-- Begin Data block --

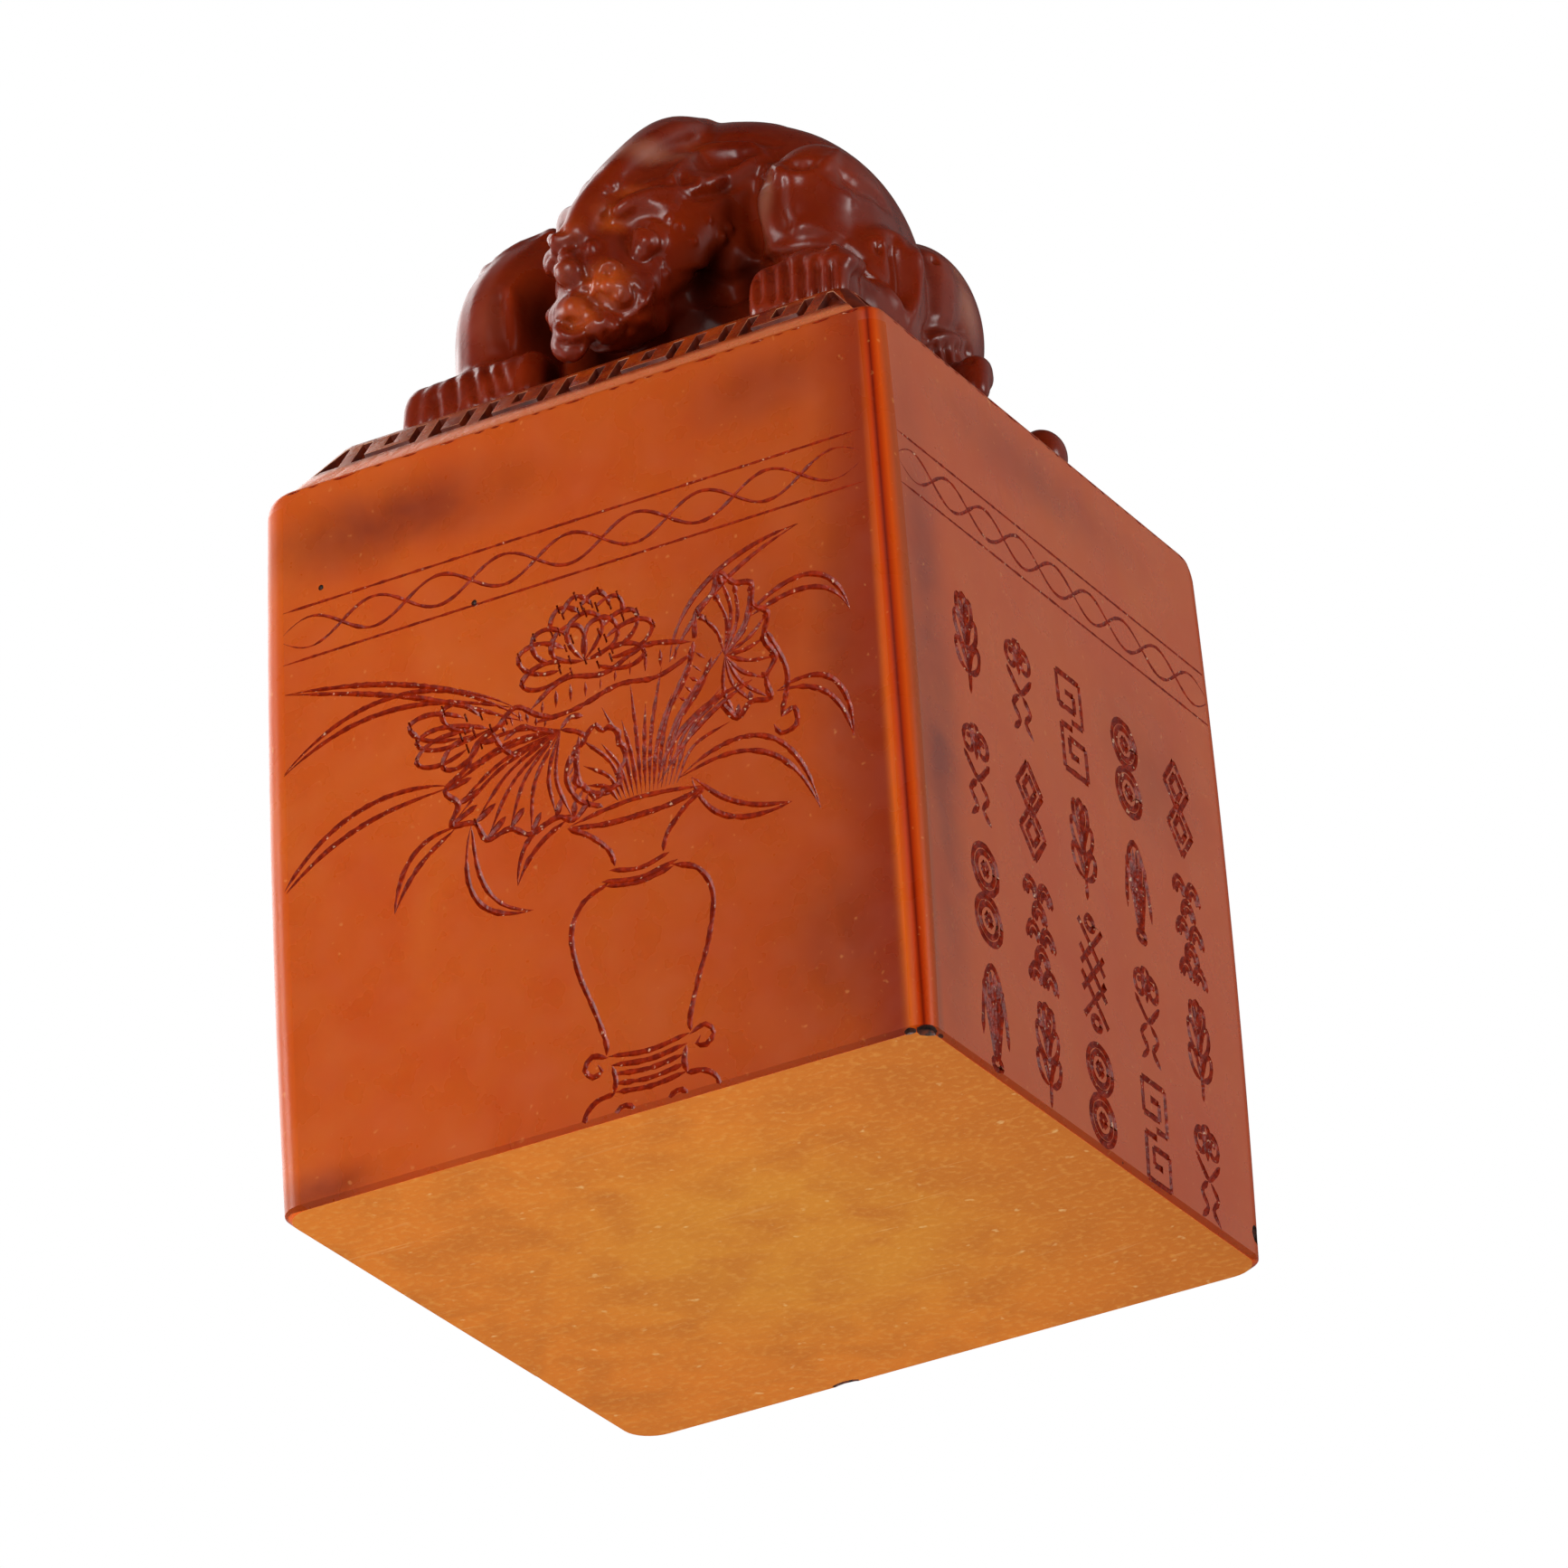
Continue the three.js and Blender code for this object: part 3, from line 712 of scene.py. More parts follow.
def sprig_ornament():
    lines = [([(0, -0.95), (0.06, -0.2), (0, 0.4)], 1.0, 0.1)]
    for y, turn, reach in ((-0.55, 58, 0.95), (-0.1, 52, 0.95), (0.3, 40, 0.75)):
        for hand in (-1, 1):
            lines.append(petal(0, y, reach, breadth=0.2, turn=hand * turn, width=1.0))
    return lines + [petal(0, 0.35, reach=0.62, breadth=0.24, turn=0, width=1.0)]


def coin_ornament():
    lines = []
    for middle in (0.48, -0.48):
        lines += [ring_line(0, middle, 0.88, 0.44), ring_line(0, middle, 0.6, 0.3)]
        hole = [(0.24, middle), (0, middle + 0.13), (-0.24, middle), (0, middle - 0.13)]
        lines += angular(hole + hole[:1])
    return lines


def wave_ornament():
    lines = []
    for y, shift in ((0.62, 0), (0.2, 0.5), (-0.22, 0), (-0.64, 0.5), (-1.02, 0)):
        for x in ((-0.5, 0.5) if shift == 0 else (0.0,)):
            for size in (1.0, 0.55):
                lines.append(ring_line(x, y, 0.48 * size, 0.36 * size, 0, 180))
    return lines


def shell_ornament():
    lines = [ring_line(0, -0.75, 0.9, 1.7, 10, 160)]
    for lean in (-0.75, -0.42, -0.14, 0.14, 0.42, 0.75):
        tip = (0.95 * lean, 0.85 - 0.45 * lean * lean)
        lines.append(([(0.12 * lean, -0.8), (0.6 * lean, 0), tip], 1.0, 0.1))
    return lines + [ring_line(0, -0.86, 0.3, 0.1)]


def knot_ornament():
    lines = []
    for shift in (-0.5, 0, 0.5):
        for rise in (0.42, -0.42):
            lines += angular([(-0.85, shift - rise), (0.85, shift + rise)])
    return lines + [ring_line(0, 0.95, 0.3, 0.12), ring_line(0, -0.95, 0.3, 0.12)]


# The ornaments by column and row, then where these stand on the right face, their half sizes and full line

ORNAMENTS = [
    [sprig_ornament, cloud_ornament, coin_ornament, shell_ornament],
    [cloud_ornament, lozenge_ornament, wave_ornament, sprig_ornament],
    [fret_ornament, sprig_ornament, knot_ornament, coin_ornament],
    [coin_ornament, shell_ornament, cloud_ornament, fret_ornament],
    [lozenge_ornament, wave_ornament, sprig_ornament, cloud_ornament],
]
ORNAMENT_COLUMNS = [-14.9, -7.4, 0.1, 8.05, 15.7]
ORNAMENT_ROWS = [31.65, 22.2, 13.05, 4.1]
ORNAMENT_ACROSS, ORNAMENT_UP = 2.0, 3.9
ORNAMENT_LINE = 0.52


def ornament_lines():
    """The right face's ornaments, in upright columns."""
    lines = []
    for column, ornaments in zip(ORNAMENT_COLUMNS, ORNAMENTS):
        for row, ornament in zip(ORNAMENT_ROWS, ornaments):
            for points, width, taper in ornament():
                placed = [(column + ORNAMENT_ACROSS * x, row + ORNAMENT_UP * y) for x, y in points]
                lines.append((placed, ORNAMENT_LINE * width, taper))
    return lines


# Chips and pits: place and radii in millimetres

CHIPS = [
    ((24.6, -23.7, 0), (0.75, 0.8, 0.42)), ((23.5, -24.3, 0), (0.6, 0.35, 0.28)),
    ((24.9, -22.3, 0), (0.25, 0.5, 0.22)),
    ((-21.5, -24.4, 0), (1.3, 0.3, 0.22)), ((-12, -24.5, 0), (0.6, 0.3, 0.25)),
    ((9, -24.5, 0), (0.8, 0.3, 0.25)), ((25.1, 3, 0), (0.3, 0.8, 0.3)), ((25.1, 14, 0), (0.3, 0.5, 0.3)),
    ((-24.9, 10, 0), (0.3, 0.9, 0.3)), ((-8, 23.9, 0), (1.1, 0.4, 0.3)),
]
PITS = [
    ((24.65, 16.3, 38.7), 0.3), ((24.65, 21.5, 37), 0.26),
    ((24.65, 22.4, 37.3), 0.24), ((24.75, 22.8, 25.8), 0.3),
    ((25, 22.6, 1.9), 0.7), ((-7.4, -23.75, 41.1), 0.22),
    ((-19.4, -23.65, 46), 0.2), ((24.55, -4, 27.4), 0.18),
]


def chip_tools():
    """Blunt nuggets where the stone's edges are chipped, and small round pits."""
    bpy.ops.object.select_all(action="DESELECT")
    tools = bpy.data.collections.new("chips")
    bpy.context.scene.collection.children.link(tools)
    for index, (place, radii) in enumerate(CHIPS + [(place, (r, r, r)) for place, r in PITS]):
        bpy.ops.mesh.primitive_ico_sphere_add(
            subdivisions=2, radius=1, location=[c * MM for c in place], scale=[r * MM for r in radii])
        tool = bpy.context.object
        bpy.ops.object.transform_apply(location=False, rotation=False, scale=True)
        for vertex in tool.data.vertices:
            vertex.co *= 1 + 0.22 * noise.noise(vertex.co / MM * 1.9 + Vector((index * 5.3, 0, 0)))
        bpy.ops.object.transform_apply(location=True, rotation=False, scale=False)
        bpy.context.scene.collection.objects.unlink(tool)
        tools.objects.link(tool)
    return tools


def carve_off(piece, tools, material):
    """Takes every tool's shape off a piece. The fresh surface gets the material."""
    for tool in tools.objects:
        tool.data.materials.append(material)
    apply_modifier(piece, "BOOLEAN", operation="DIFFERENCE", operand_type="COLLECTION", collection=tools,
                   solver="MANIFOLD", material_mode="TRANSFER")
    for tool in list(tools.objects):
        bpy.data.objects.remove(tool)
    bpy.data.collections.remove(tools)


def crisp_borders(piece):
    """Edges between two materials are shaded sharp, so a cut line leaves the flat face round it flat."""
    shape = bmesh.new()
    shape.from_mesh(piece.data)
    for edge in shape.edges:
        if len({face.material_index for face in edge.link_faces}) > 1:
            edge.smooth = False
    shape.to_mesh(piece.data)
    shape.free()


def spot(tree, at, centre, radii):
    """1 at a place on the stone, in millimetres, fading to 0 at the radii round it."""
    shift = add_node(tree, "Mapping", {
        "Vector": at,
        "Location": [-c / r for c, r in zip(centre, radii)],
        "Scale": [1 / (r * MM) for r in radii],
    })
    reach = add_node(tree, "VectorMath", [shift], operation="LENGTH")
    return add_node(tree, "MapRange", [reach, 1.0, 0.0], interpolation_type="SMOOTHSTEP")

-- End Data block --

◆ **Task brief**: Copy out the whole listing exactly as written.

◆ **Task output**:
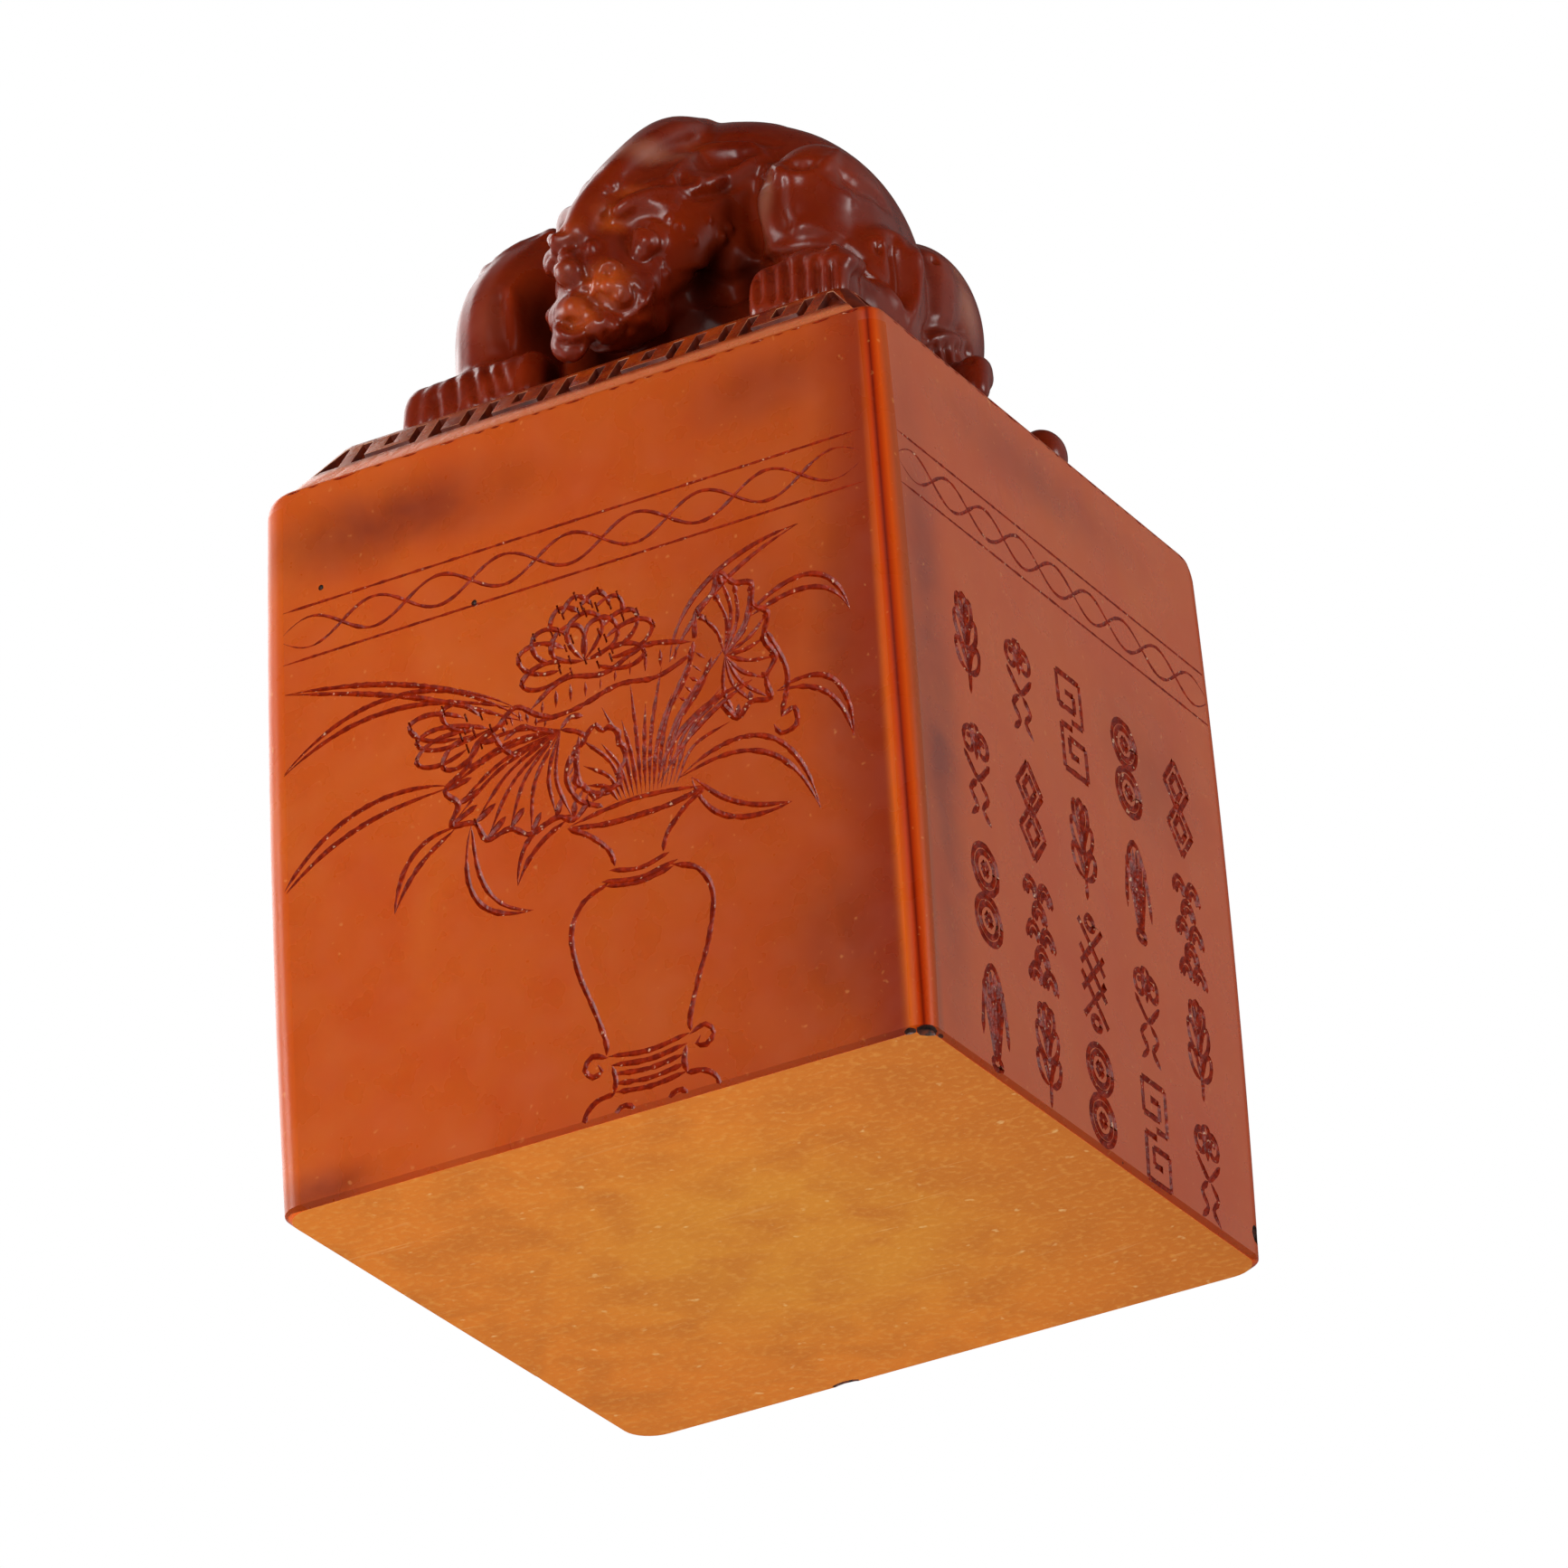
Continue the three.js and Blender code for this object: part 3, from line 712 of scene.py. More parts follow.
def sprig_ornament():
    lines = [([(0, -0.95), (0.06, -0.2), (0, 0.4)], 1.0, 0.1)]
    for y, turn, reach in ((-0.55, 58, 0.95), (-0.1, 52, 0.95), (0.3, 40, 0.75)):
        for hand in (-1, 1):
            lines.append(petal(0, y, reach, breadth=0.2, turn=hand * turn, width=1.0))
    return lines + [petal(0, 0.35, reach=0.62, breadth=0.24, turn=0, width=1.0)]


def coin_ornament():
    lines = []
    for middle in (0.48, -0.48):
        lines += [ring_line(0, middle, 0.88, 0.44), ring_line(0, middle, 0.6, 0.3)]
        hole = [(0.24, middle), (0, middle + 0.13), (-0.24, middle), (0, middle - 0.13)]
        lines += angular(hole + hole[:1])
    return lines


def wave_ornament():
    lines = []
    for y, shift in ((0.62, 0), (0.2, 0.5), (-0.22, 0), (-0.64, 0.5), (-1.02, 0)):
        for x in ((-0.5, 0.5) if shift == 0 else (0.0,)):
            for size in (1.0, 0.55):
                lines.append(ring_line(x, y, 0.48 * size, 0.36 * size, 0, 180))
    return lines


def shell_ornament():
    lines = [ring_line(0, -0.75, 0.9, 1.7, 10, 160)]
    for lean in (-0.75, -0.42, -0.14, 0.14, 0.42, 0.75):
        tip = (0.95 * lean, 0.85 - 0.45 * lean * lean)
        lines.append(([(0.12 * lean, -0.8), (0.6 * lean, 0), tip], 1.0, 0.1))
    return lines + [ring_line(0, -0.86, 0.3, 0.1)]


def knot_ornament():
    lines = []
    for shift in (-0.5, 0, 0.5):
        for rise in (0.42, -0.42):
            lines += angular([(-0.85, shift - rise), (0.85, shift + rise)])
    return lines + [ring_line(0, 0.95, 0.3, 0.12), ring_line(0, -0.95, 0.3, 0.12)]


# The ornaments by column and row, then where these stand on the right face, their half sizes and full line

ORNAMENTS = [
    [sprig_ornament, cloud_ornament, coin_ornament, shell_ornament],
    [cloud_ornament, lozenge_ornament, wave_ornament, sprig_ornament],
    [fret_ornament, sprig_ornament, knot_ornament, coin_ornament],
    [coin_ornament, shell_ornament, cloud_ornament, fret_ornament],
    [lozenge_ornament, wave_ornament, sprig_ornament, cloud_ornament],
]
ORNAMENT_COLUMNS = [-14.9, -7.4, 0.1, 8.05, 15.7]
ORNAMENT_ROWS = [31.65, 22.2, 13.05, 4.1]
ORNAMENT_ACROSS, ORNAMENT_UP = 2.0, 3.9
ORNAMENT_LINE = 0.52


def ornament_lines():
    """The right face's ornaments, in upright columns."""
    lines = []
    for column, ornaments in zip(ORNAMENT_COLUMNS, ORNAMENTS):
        for row, ornament in zip(ORNAMENT_ROWS, ornaments):
            for points, width, taper in ornament():
                placed = [(column + ORNAMENT_ACROSS * x, row + ORNAMENT_UP * y) for x, y in points]
                lines.append((placed, ORNAMENT_LINE * width, taper))
    return lines


# Chips and pits: place and radii in millimetres

CHIPS = [
    ((24.6, -23.7, 0), (0.75, 0.8, 0.42)), ((23.5, -24.3, 0), (0.6, 0.35, 0.28)),
    ((24.9, -22.3, 0), (0.25, 0.5, 0.22)),
    ((-21.5, -24.4, 0), (1.3, 0.3, 0.22)), ((-12, -24.5, 0), (0.6, 0.3, 0.25)),
    ((9, -24.5, 0), (0.8, 0.3, 0.25)), ((25.1, 3, 0), (0.3, 0.8, 0.3)), ((25.1, 14, 0), (0.3, 0.5, 0.3)),
    ((-24.9, 10, 0), (0.3, 0.9, 0.3)), ((-8, 23.9, 0), (1.1, 0.4, 0.3)),
]
PITS = [
    ((24.65, 16.3, 38.7), 0.3), ((24.65, 21.5, 37), 0.26),
    ((24.65, 22.4, 37.3), 0.24), ((24.75, 22.8, 25.8), 0.3),
    ((25, 22.6, 1.9), 0.7), ((-7.4, -23.75, 41.1), 0.22),
    ((-19.4, -23.65, 46), 0.2), ((24.55, -4, 27.4), 0.18),
]


def chip_tools():
    """Blunt nuggets where the stone's edges are chipped, and small round pits."""
    bpy.ops.object.select_all(action="DESELECT")
    tools = bpy.data.collections.new("chips")
    bpy.context.scene.collection.children.link(tools)
    for index, (place, radii) in enumerate(CHIPS + [(place, (r, r, r)) for place, r in PITS]):
        bpy.ops.mesh.primitive_ico_sphere_add(
            subdivisions=2, radius=1, location=[c * MM for c in place], scale=[r * MM for r in radii])
        tool = bpy.context.object
        bpy.ops.object.transform_apply(location=False, rotation=False, scale=True)
        for vertex in tool.data.vertices:
            vertex.co *= 1 + 0.22 * noise.noise(vertex.co / MM * 1.9 + Vector((index * 5.3, 0, 0)))
        bpy.ops.object.transform_apply(location=True, rotation=False, scale=False)
        bpy.context.scene.collection.objects.unlink(tool)
        tools.objects.link(tool)
    return tools


def carve_off(piece, tools, material):
    """Takes every tool's shape off a piece. The fresh surface gets the material."""
    for tool in tools.objects:
        tool.data.materials.append(material)
    apply_modifier(piece, "BOOLEAN", operation="DIFFERENCE", operand_type="COLLECTION", collection=tools,
                   solver="MANIFOLD", material_mode="TRANSFER")
    for tool in list(tools.objects):
        bpy.data.objects.remove(tool)
    bpy.data.collections.remove(tools)


def crisp_borders(piece):
    """Edges between two materials are shaded sharp, so a cut line leaves the flat face round it flat."""
    shape = bmesh.new()
    shape.from_mesh(piece.data)
    for edge in shape.edges:
        if len({face.material_index for face in edge.link_faces}) > 1:
            edge.smooth = False
    shape.to_mesh(piece.data)
    shape.free()


def spot(tree, at, centre, radii):
    """1 at a place on the stone, in millimetres, fading to 0 at the radii round it."""
    shift = add_node(tree, "Mapping", {
        "Vector": at,
        "Location": [-c / r for c, r in zip(centre, radii)],
        "Scale": [1 / (r * MM) for r in radii],
    })
    reach = add_node(tree, "VectorMath", [shift], operation="LENGTH")
    return add_node(tree, "MapRange", [reach, 1.0, 0.0], interpolation_type="SMOOTHSTEP")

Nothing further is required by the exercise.